(Task objective) Repeat the data verbatim.

----- Records provided

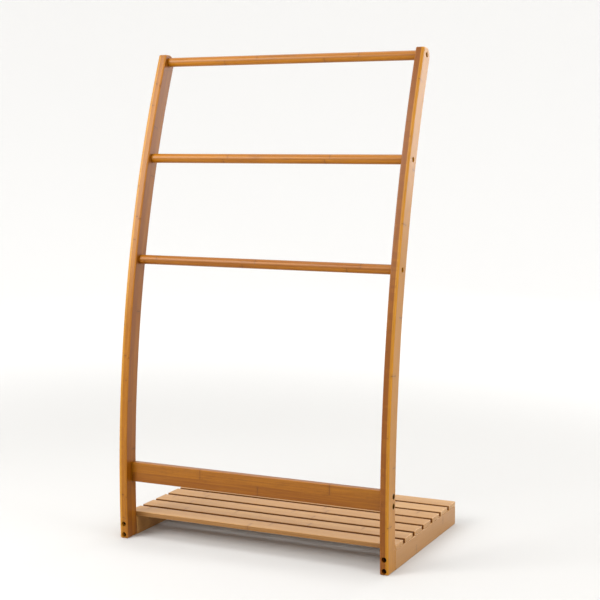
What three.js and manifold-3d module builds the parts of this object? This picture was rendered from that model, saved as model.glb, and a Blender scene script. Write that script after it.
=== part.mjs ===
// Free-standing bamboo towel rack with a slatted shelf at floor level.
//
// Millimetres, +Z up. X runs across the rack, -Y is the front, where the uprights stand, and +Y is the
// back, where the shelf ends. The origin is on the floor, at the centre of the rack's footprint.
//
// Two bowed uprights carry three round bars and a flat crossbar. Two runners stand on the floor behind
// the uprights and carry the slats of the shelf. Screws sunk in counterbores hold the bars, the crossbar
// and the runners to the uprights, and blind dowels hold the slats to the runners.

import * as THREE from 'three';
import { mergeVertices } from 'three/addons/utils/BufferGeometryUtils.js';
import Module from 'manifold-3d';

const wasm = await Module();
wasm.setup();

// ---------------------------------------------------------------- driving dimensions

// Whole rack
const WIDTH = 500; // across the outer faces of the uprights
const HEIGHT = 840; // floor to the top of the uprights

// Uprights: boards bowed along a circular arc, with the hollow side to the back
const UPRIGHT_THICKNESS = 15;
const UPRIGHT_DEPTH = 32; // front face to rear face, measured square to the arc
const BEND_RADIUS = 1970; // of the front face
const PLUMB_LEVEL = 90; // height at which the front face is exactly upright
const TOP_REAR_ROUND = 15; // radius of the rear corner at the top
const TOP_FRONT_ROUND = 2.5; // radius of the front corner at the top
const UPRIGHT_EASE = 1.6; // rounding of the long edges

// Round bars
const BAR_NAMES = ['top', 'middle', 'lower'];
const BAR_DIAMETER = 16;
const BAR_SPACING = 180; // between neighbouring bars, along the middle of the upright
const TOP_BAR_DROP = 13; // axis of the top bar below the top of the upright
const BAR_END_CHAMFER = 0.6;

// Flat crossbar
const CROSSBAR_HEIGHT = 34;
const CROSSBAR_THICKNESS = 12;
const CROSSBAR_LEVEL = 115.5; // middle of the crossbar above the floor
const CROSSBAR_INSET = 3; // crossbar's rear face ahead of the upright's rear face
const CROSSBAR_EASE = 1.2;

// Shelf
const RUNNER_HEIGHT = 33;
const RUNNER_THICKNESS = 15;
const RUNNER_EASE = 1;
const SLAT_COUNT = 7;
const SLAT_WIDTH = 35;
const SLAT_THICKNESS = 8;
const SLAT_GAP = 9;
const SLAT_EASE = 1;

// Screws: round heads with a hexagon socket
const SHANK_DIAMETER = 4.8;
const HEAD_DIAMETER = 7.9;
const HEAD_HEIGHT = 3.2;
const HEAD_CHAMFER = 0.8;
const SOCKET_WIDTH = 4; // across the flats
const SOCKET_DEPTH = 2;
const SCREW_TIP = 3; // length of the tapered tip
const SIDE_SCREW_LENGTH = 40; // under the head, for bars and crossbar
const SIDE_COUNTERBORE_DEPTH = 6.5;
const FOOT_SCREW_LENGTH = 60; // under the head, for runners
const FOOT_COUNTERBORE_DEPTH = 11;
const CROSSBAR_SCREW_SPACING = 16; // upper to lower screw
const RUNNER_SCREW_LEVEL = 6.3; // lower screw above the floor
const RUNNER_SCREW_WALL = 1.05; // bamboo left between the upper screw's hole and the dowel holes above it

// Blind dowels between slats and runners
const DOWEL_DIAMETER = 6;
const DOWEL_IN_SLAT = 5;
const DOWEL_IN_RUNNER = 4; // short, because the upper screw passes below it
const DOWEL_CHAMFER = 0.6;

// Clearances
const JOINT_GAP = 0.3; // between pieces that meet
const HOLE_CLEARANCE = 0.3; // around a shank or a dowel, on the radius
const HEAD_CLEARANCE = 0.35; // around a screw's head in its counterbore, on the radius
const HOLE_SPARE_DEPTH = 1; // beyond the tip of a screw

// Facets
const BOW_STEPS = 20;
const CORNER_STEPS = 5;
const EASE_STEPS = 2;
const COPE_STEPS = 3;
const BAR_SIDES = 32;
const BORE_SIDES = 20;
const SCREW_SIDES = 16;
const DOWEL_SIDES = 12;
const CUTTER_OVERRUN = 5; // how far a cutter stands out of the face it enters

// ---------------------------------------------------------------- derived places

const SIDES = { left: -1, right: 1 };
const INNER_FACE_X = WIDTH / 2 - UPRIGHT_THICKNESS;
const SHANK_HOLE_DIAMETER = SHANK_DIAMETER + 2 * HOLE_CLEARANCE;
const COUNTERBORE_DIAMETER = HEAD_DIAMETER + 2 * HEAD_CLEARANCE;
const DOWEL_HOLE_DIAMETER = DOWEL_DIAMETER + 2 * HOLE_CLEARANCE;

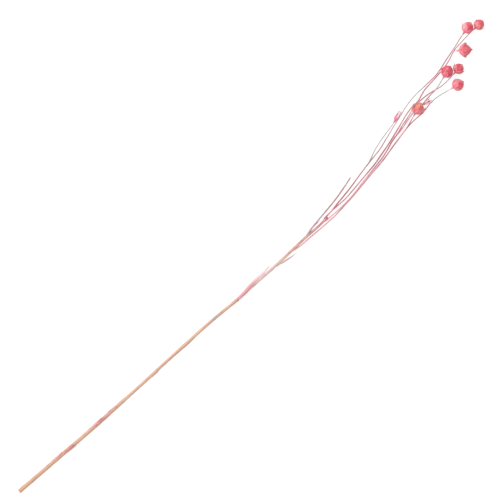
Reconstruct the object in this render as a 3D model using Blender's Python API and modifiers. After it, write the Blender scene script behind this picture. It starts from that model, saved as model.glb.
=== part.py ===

----------

(Problem solution)
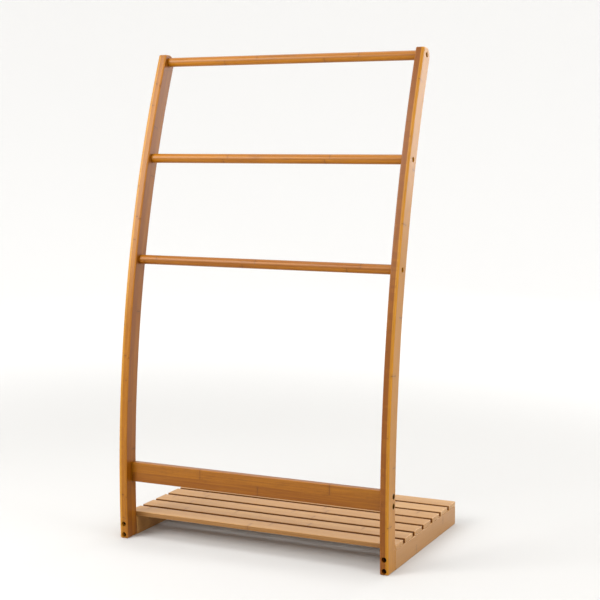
What three.js and manifold-3d module builds the parts of this object? This picture was rendered from that model, saved as model.glb, and a Blender scene script. Write that script after it.
=== part.mjs ===
// Free-standing bamboo towel rack with a slatted shelf at floor level.
//
// Millimetres, +Z up. X runs across the rack, -Y is the front, where the uprights stand, and +Y is the
// back, where the shelf ends. The origin is on the floor, at the centre of the rack's footprint.
//
// Two bowed uprights carry three round bars and a flat crossbar. Two runners stand on the floor behind
// the uprights and carry the slats of the shelf. Screws sunk in counterbores hold the bars, the crossbar
// and the runners to the uprights, and blind dowels hold the slats to the runners.

import * as THREE from 'three';
import { mergeVertices } from 'three/addons/utils/BufferGeometryUtils.js';
import Module from 'manifold-3d';

const wasm = await Module();
wasm.setup();

// ---------------------------------------------------------------- driving dimensions

// Whole rack
const WIDTH = 500; // across the outer faces of the uprights
const HEIGHT = 840; // floor to the top of the uprights

// Uprights: boards bowed along a circular arc, with the hollow side to the back
const UPRIGHT_THICKNESS = 15;
const UPRIGHT_DEPTH = 32; // front face to rear face, measured square to the arc
const BEND_RADIUS = 1970; // of the front face
const PLUMB_LEVEL = 90; // height at which the front face is exactly upright
const TOP_REAR_ROUND = 15; // radius of the rear corner at the top
const TOP_FRONT_ROUND = 2.5; // radius of the front corner at the top
const UPRIGHT_EASE = 1.6; // rounding of the long edges

// Round bars
const BAR_NAMES = ['top', 'middle', 'lower'];
const BAR_DIAMETER = 16;
const BAR_SPACING = 180; // between neighbouring bars, along the middle of the upright
const TOP_BAR_DROP = 13; // axis of the top bar below the top of the upright
const BAR_END_CHAMFER = 0.6;

// Flat crossbar
const CROSSBAR_HEIGHT = 34;
const CROSSBAR_THICKNESS = 12;
const CROSSBAR_LEVEL = 115.5; // middle of the crossbar above the floor
const CROSSBAR_INSET = 3; // crossbar's rear face ahead of the upright's rear face
const CROSSBAR_EASE = 1.2;

// Shelf
const RUNNER_HEIGHT = 33;
const RUNNER_THICKNESS = 15;
const RUNNER_EASE = 1;
const SLAT_COUNT = 7;
const SLAT_WIDTH = 35;
const SLAT_THICKNESS = 8;
const SLAT_GAP = 9;
const SLAT_EASE = 1;

// Screws: round heads with a hexagon socket
const SHANK_DIAMETER = 4.8;
const HEAD_DIAMETER = 7.9;
const HEAD_HEIGHT = 3.2;
const HEAD_CHAMFER = 0.8;
const SOCKET_WIDTH = 4; // across the flats
const SOCKET_DEPTH = 2;
const SCREW_TIP = 3; // length of the tapered tip
const SIDE_SCREW_LENGTH = 40; // under the head, for bars and crossbar
const SIDE_COUNTERBORE_DEPTH = 6.5;
const FOOT_SCREW_LENGTH = 60; // under the head, for runners
const FOOT_COUNTERBORE_DEPTH = 11;
const CROSSBAR_SCREW_SPACING = 16; // upper to lower screw
const RUNNER_SCREW_LEVEL = 6.3; // lower screw above the floor
const RUNNER_SCREW_WALL = 1.05; // bamboo left between the upper screw's hole and the dowel holes above it

// Blind dowels between slats and runners
const DOWEL_DIAMETER = 6;
const DOWEL_IN_SLAT = 5;
const DOWEL_IN_RUNNER = 4; // short, because the upper screw passes below it
const DOWEL_CHAMFER = 0.6;

// Clearances
const JOINT_GAP = 0.3; // between pieces that meet
const HOLE_CLEARANCE = 0.3; // around a shank or a dowel, on the radius
const HEAD_CLEARANCE = 0.35; // around a screw's head in its counterbore, on the radius
const HOLE_SPARE_DEPTH = 1; // beyond the tip of a screw

// Facets
const BOW_STEPS = 20;
const CORNER_STEPS = 5;
const EASE_STEPS = 2;
const COPE_STEPS = 3;
const BAR_SIDES = 32;
const BORE_SIDES = 20;
const SCREW_SIDES = 16;
const DOWEL_SIDES = 12;
const CUTTER_OVERRUN = 5; // how far a cutter stands out of the face it enters

// ---------------------------------------------------------------- derived places

const SIDES = { left: -1, right: 1 };
const INNER_FACE_X = WIDTH / 2 - UPRIGHT_THICKNESS;
const SHANK_HOLE_DIAMETER = SHANK_DIAMETER + 2 * HOLE_CLEARANCE;
const COUNTERBORE_DIAMETER = HEAD_DIAMETER + 2 * HEAD_CLEARANCE;
const DOWEL_HOLE_DIAMETER = DOWEL_DIAMETER + 2 * HOLE_CLEARANCE;

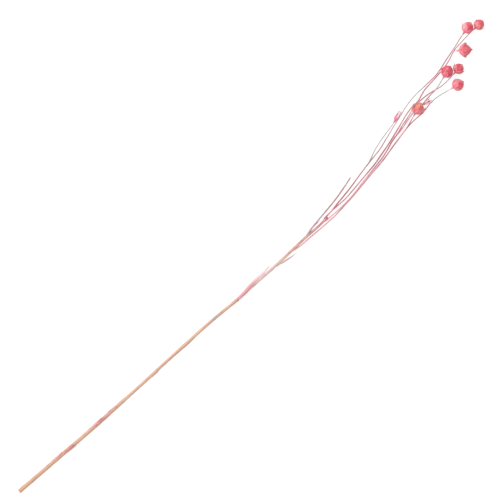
Reconstruct the object in this render as a 3D model using Blender's Python API and modifiers. After it, write the Blender scene script behind this picture. It starts from that model, saved as model.glb.
=== part.py ===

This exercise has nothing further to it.